We will be experiencing a dramatic slowdown in such activities. EE Times recently analyzed the stock prices of eight leading technology firms and found the group's market value slid to a whopping $724 billion just last year, more or less equal to the amount Congress has spent on restoring liquidity to the banking sector.

Among the companies reviewed were Apple Inc., Cisco Systems Inc., Google, IBM Corp., Intel Corp., Microsoft Corp., Hewlett Packard and Yahoo, which are in the top list of key technology innovators, and their respective activities fuelled the development of new products that have helped boost global economic productivity.

Seeking gov't intervention
While all of these companies boast considerable cash reserves, it is obvious that the sharp decline in their market values will negatively affect their ability to continue funding future product development without some assistance from the government. The same applies to smaller companies, especially start-ups that have seen their access to seed and operating capital restricted by the tight credit market.

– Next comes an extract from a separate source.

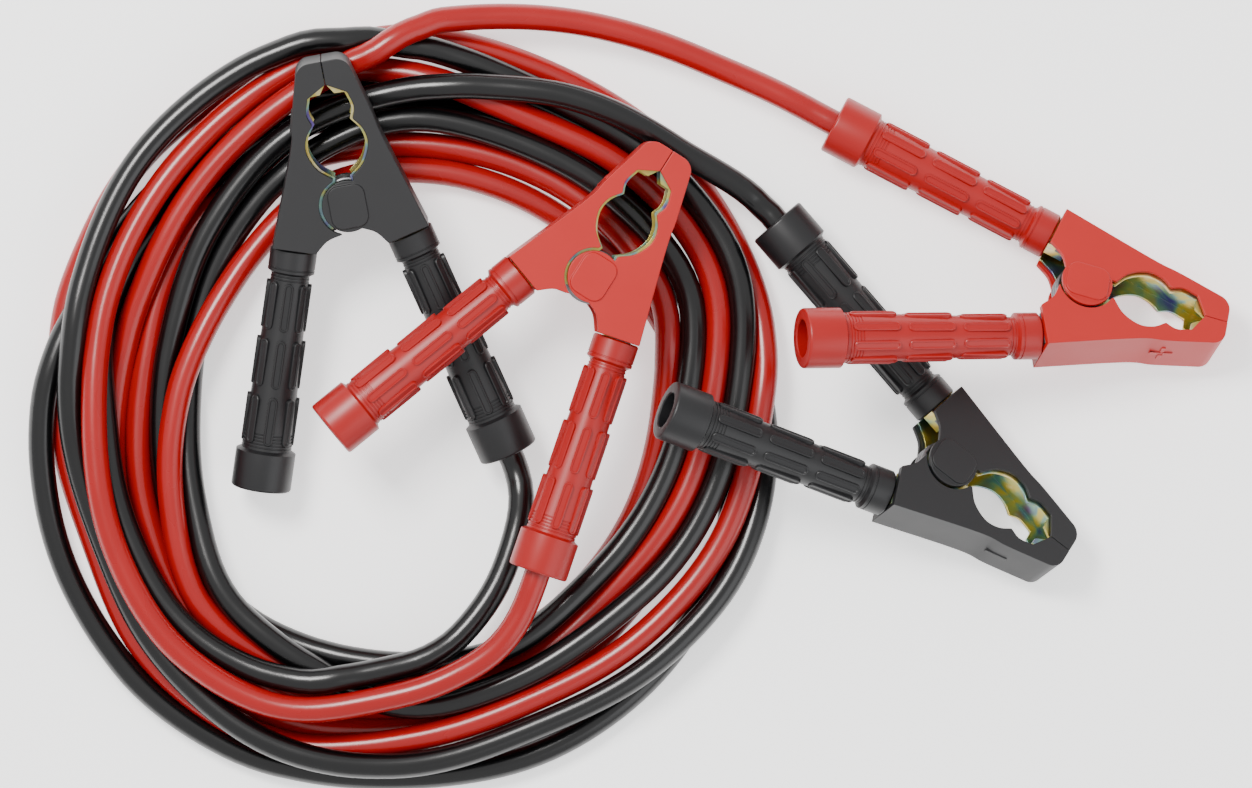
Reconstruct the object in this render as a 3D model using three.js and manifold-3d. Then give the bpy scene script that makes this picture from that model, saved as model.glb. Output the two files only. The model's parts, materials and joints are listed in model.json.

It would therefore seem rational that technology firms to seek Congress for help. After all, the U.S. government should not rescue one economic offspring and let the other suffer?

However, the industry must not rest its case for governmental assistance on a dubious argument for equitable treatment. It can hardly be truthfully said the high-tech market is facing a systemic problem that is in any way comparable to the structural crisis confronting financial companies, automakers and the real estate market.

Less demand from consumers
High-tech is being hurt like the rest of the economy, but its problems are related more to weakness in consumer and corporate demand than a bad bout of financial mismanagement, imbalanced portfolio or restrictions on operating funds.

Many tech companies have enough cash to trundle along without a government handout. When the industry was in bad shape at the start of the decade, company officials swiftly shuttered unprofitable plants and divisions, shifted operations across the globe and implemented various cost-cutting and productivity-boosting measures.

Ensuring the general economy can continue to benefit from the high-tech sector's ability to introduce productivity enhancement, any new economic incentive package must include funds for extensive R&D activities. Such move will promote innovation and foster the release of new high-tech products, enhance manufacturing efficiency and propel markets on a more solid footing in the years to come.

Government agencies like the Defense Advanced Research Projects Agency can, as they have in the past, help lead the way. We were pleased to see that the agency has awarded a contract for industry research on next-generation MRAM technology. That's a good start.

Certainly, the benefits won't be immediate. On a long-term basis, however, funding basic technology R&D and fostering an environment for product innovation and process enhancements will lead to a more lasting boost to the economy than a direct cash injection.